How much is the Tunnel of Hope museum?
20 KM (~€10.50) for adults, 8 KM (~€4.50) for students, 3 KM for the audio guide. Children under 6 are free. They take cash in Bosnian Marks only — no cards, no euros.
Is Vrelo Bosne worth the trip?
For most travellers, yes, especially in spring and summer. The 3.5-km tree-lined avenue and the carriage tradition are unique, and the springs themselves are genuinely pretty. In autumn the foliage is a draw. Skip it on a rainy day or when the leaves are off the trees in winter.
Can I see the Tunnel of Hope without a guide?
Yes. The museum is set up for self-visit. There’s a 10-minute documentary on a loop, a downloadable audio guide, and information panels in English. Most people spend 45 minutes to an hour and feel they’ve understood it.
Do you do a Sarajevo war tour with a survivor as a guide?

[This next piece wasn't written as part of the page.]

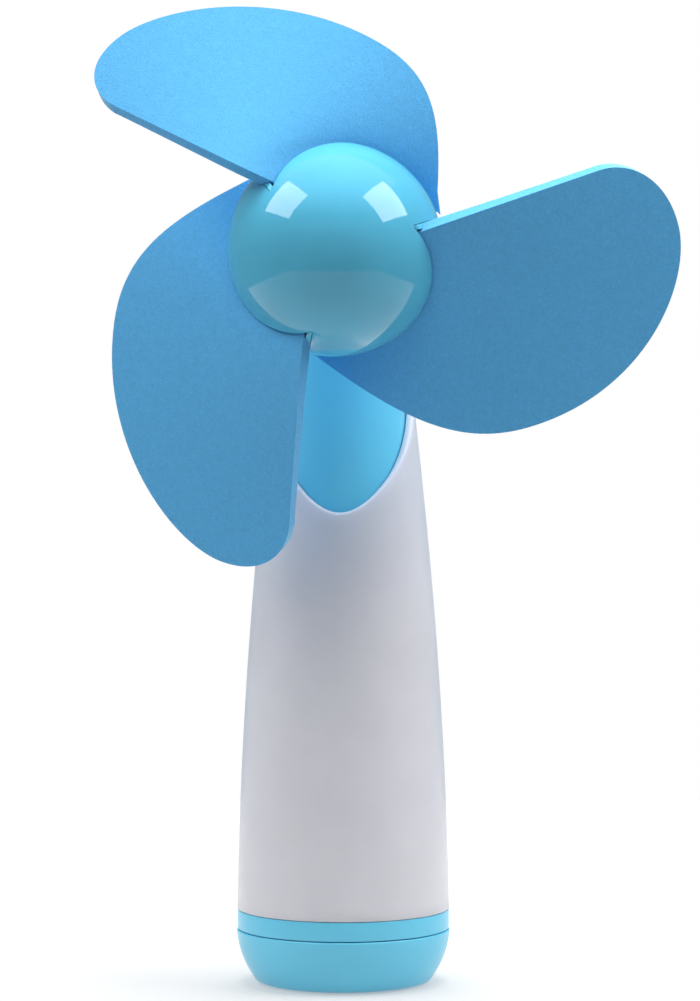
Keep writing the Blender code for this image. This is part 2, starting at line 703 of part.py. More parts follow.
def blade_edge(flex, per_curve):
    """The outline from the end of the straight edge, round the tip and back to the hub."""
    points = []
    for control, count in zip((TIP_CURVE, OUTER_CURVE, BACK_CURVE), per_curve):
        points += [flexed(bezier(control, step / count), flex) for step in range(count)]
    return points + [Vector(BACK_CURVE[-1])]


def make_blade(number, notch, flex, axis):
    """A foam sheet gripped by the hub's spiral slot, from its root to its outline."""
    outline = blade_edge(flex, (5, 7, 5))
    inner_rows, outer_rows = 4, 5
    columns = []
    for index, end in enumerate(outline):
        share = index / (len(outline) - 1)
        turn = math.radians(ROOT_SPAN[0] + (ROOT_SPAN[1] - ROOT_SPAN[0]) * share)
        root = Vector((math.cos(turn), -math.sin(turn))) * ROOT_R
        exit_point = Vector((math.cos(turn), -math.sin(turn))) * HUB_R
        if index == 0:
            exit_point = Vector(LEADING_EXIT)
        through = [root + (exit_point - root) * row / inner_rows for row in range(inner_rows)]
        through += [exit_point + (end - exit_point) * row / outer_rows for row in range(outer_rows + 1)]
        column = []
        for point in through:
            around = math.degrees(math.atan2(-point.y, point.x))
            middle = rim_height(around) - SLOT_GAP / 2 - lean_back(point.length, flex["lean"])
            column.append((point.length, middle, around))
        over = [spot(radius, height + FOAM / 2, around, notch) for radius, height, around in column]
        under = [spot(radius, height - FOAM / 2, around, notch) for radius, height, around in column]
        loop = over + list(reversed(under))
        columns.append(loop)
    finish(f"blade_{number}", woven(columns, wrap=False), "foam_blue", axis)


def make_rotor(axis):
    """What turns with the shaft: shaft, core, windings and commutator."""
    finish("motor_shaft", rod(SHAFT_R, -43.3, 7.0, 12), "steel", axis)
    outline = []
    for pole in range(3):
        middle = math.radians(90.0 + SECTOR * pole)
        stem = math.asin(1.3 / 2.9)
        neck = math.asin(1.3 / 5.6)
        points = [(2.9, -stem), (5.6, -neck), (5.8, -0.50), (5.9, -0.80)]
        points += [(6.4, -0.86 + 0.43 * step) for step in range(5)]
        points += [(5.9, 0.80), (5.8, 0.50), (5.6, neck), (2.9, stem)]
        outline += [(r * math.cos(middle + a), r * math.sin(middle + a)) for r, a in points]
    core = finish("rotor_core", extruded(outline, -35.0, -23.0), "steel", axis)
    cut(core, finish("core_bore", rod(BORE_R, -40.0, -20.0, 12), "steel", axis))
    for pole in range(3):
        middle = 90.0 + SECTOR * pole
        coil = finish(f"winding_{pole + 1}", winding(), "copper", axis)
        coil.rotation_euler = (0.0, 0.0, math.radians(middle))
    finish("commutator", tube(BORE_R, 2.3, -38.8, -36.3, 12), "copper", axis)


def winding():
    """Copper wound round one pole's stem, drawn for a stem along x."""
    columns = []
    for y, z in ((-1.6, -35.3), (1.6, -35.3), (1.6, -22.7), (-1.6, -22.7)):
        out_y = y + math.copysign(0.9, y)
        out_z = z + math.copysign(0.9, z + 29.0)
        columns.append([(3.3, y, z), (4.6, y, z), (4.6, out_y, out_z), (3.3, out_y, out_z)])
    return woven(columns)


# Switch and wiring


def make_switch():
    """The slide switch's body with its channel, its terminals and the sliding knob on the back."""
    span = (SWITCH_Z - SWITCH_HALF, SWITCH_Z + SWITCH_HALF)
    body = finish("switch_body", box((-SWITCH_HALF, SWITCH_HALF), SWITCH_Y, span), "switch_black")
    ears = box((-2.2, 2.2), (SWITCH_Y[0] + 0.01, EAR_FRONT), (63.2, 79.3))
    cut(body, finish("switch_ears", ears, "switch_black"), "UNION")
    channel = box((-1.9, 1.9), (13.0, 17.0), (SWITCH_Z - 3.5, SWITCH_Z + 3.5))
    cut(body, finish("switch_channel", channel, "switch_black"))
    for index, height in enumerate(SWITCH_SCREWS):
        hole = moved(facing(rod(0.9, 10.0, 14.0, 8)), (0.0, 0.0, height))
        cut(body, finish(f"ear_hole_{index + 1}", hole, "switch_black"))
    for index, height in enumerate((69.2, 72.8)):
        blade = box((-0.6, 0.6), (8.4, 11.0), (height - 0.2, height + 0.2))
        finish(f"switch_terminal_{index + 1}", blade, "brass")
    pivot = axis_empty("switch_axis", (0.0, KNOB_Y, SWITCH_Z - SWITCH_TRAVEL / 2))
    wide, tall = KNOB_HALF
    knob = finish("switch_knob", box((-wide, wide), (0.9, 3.9), (-tall, tall)), "cyan_satin", pivot)
    cut(knob, finish("knob_stem", box((-1.5, 1.5), (-2.4, 1.2), (-1.0, 1.0)), "cyan_satin", pivot), "UNION")
    for index in range(3):
        rib = box((-2.4, 2.4), (3.6, 4.3), (-1.75 + 1.4 * index, -1.05 + 1.4 * index))
        cut(knob, finish(f"knob_rib_{index + 1}", rib, "cyan_satin", pivot), "UNION")


def make_wires():
    """Red from the positive contact through the switch to the motor, black straight from the negative."""
    lead("wire_supply", ((-7.5, 0.0, 59.95), (-7.5, 0.0, 64.0), (-5.0, 3.0, 67.5), (-1.6, 7.0, 69.4),
                         (0.0, 7.4, 69.2)), WIRE_R, "wire_red")
    lead("wire_switched", ((0.0, 7.4, 72.8), (-3.0, 5.0, 76.0), (-5.6, 1.0, 86.0), (-5.6, 1.0, 110.0),
                           (-5.4, 4.0, 130.0), (-5.3, 6.6, 141.0), (-5.3, 6.6, 147.0)), WIRE_R, "wire_red")
    lead("wire_return", ((7.5, 0.0, 59.95), (7.5, 0.0, 66.0), (6.0, 0.5, 82.0), (5.6, 1.0, 110.0),
                         (5.4, 4.0, 130.0), (5.3, 6.6, 141.0), (5.3, 6.6, 147.0)), WIRE_R, "wire_black")


def main():
    for old in list(bpy.data.objects):
        bpy.data.objects.remove(old, do_unlink=True)
    make_sleeve()
    make_base_ring()
    make_cap()
    make_battery_holder()
    make_cells()
    make_housing()
    make_screws()
    motor_axis = axis_empty("motor_axis", (0.0, HUB_Y, HUB_Z), 90.0)
    make_motor(motor_axis)
    rotor_axis = axis_empty("rotor_axis", (0.0, HUB_Y, HUB_Z), 90.0)
    make_rotor(rotor_axis)
    make_hub_rear(rotor_axis)
    make_dome(rotor_axis)
    for number, (notch, flex) in enumerate(zip(NOTCHES, FLEX), 1):
        make_blade(number, notch, flex, rotor_axis)
    make_switch()
    make_wires()


main()
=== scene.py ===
"""Looks of the handheld fan: fine shells, soft foam blades and the finish of every piece.

Lengths are in millimetres until they become vertices. The frame gives the places: the hub's middle
comes from the rotor's joint, and heights come from the CAD nodes' boxes. Hub pieces are drawn in the
hub's own frame: z runs forward along the motor axis, x to the right and y up.
"""

import json
import math

import bmesh
import bpy
from mathutils import Matrix, Vector


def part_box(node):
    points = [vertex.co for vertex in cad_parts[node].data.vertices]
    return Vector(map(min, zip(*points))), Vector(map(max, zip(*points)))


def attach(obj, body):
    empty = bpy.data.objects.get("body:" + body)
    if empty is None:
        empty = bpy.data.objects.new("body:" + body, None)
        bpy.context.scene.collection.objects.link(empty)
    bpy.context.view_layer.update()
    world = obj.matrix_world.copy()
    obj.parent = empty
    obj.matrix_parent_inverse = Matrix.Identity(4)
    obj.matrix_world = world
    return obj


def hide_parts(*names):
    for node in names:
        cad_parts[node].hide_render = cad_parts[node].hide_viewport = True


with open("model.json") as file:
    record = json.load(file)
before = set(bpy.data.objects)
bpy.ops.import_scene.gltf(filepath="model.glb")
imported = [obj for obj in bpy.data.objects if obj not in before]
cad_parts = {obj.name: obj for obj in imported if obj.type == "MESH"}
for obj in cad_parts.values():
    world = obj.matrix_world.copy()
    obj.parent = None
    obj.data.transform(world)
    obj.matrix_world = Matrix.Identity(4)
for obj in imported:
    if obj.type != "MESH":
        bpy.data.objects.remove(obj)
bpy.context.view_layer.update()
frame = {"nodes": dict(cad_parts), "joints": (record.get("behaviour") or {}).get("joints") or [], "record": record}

MM = 0.001
GAP = 0.3
CREASE = math.radians(32.0)


def node_span(node, axis):
    """A CAD node's lowest and highest place along an axis, in millimetres."""
    low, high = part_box(node)
    return low[axis] / MM, high[axis] / MM


SPIN = next(joint for joint in frame["joints"] if joint["name"] == "rotor_spin")
HUB = Vector(SPIN["pos_m"]) / MM
TO_HUB = Matrix.Translation(HUB * MM) @ Matrix.Rotation(math.radians(90.0), 4, "X")

# Handle
CAP_TOP = node_span("battery_cap", 2)[1]
CAP_R = node_span("battery_cap", 0)[1]
CAP_FLARE = 0.034
CAP_WALL = 1.7
CAP_FLOOR = 1.8
CAP_CHAMFER = 0.45
FOOT_R = 16.5
FOOT_HOLLOW = 0.35
LUG_SPAN = (18.3, 20.0)
LUG_HEIGHTS = (7.4, 8.6)
LUG_HALF_ANGLE = 11.0
COIN_SLOT_HALF = (7.0, 1.1)
COIN_SLOT_DEPTH = 1.1
RING_BOTTOM = CAP_TOP + GAP
RING_R = node_span("base_ring", 0)[1]
SLEEVE_BOTTOM = node_span("handle_sleeve", 2)[0]
RING_TOP = SLEEVE_BOTTOM - GAP
RING_FOOT, SPIGOT_TOP = node_span("base_ring", 2)
RING_NECK_R = 18.0
RING_INSIDE_R = 16.4
SPIGOT_INSIDE_R = 17.7
SEAM_BELOW = 0.1
SEAM_ABOVE = 0.24
SLEEVE_R = node_span("handle_sleeve", 0)[1]
SLEEVE_TAPER = 0.02
SLEEVE_CURVE = 0.0005
SLEEVE_TOP_R = 13.7
SLEEVE_BLEND = 0.6
SLEEVE_WALL = 1.4
RIM_ROUND = 0.5
SLEEVE_FOOT_ROUND = 0.14
CUT_Z = 96.0
CUT_SLOPE = 0.5
CUT_BEND = 0.018
CUT_STRAIGHT = 7.0
SWITCH_Z = 71.0
WINDOW_HALF = (3.4, 4.9)
KNOB_PAD = (16.9, 19.9)
KNOB_HALF = (3.0, 2.5)
KNOB_STEM_FRONT = 13.6
RIB_HALF = (2.4, 0.4, 0.35)
RIB_STEP = 1.4

# Head
HOUSING_BOTTOM = node_span("housing_front", 2)[0]
HOUSING_WALL = 1.5
SNOUT_R = 11.7
SNOUT_FRONT = node_span("housing_front", 1)[0]
SCREW_HEIGHTS = (90.0, 127.0)
SCREW_POST_R = 2.6
SCREW_RECESS_R = 2.5
SCREW_MOUTH_R = 3.1
SCREW_SEAT = 3.2
PILOT_R = 1.3
NOSE_HOLE_R = 3.6
MOTOR_SEAT_R = 10.3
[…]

That’s not what we offer. We’re a transport company. Several specialist tour companies in Sarajevo run war tours with guides who lived through the siege, and that’s a different kind of experience. We can recommend one if you want both: a private driver for the day plus a survivor-led guide for the Tunnel section.
Is Jahorina worth visiting in summer?
Yes if you like mountain views and quiet trails. The resort is much less busy than in winter, the cable cars run for hikers, and the air at 1,800 metres is welcome on a hot Sarajevo day. Skip if the weather is grey; you’re going for the view.
Can we do this with kids?
Yes. Vrelo Bosne is the most kid-friendly stop — the carriage ride, the swans, the open paths. The Tunnel of Hope is appropriate for older kids and teens (the documentary covers wartime in a serious way), but younger children can find the cramped tunnel section unsettling. Jahorina in summer is fine for kids who can handle a short walk.
Can the route start from the airport instead of the Old Town?
Yes. The airport is in Ilidža, 5 minutes from Vrelo Bosne and the Tunnel. We can do an arrival-day version where we pick up at the airport, do Vrelo and the Tunnel, and drop you in the Old Town with luggage at the end. It’s a useful way to handle a tight schedule on day one.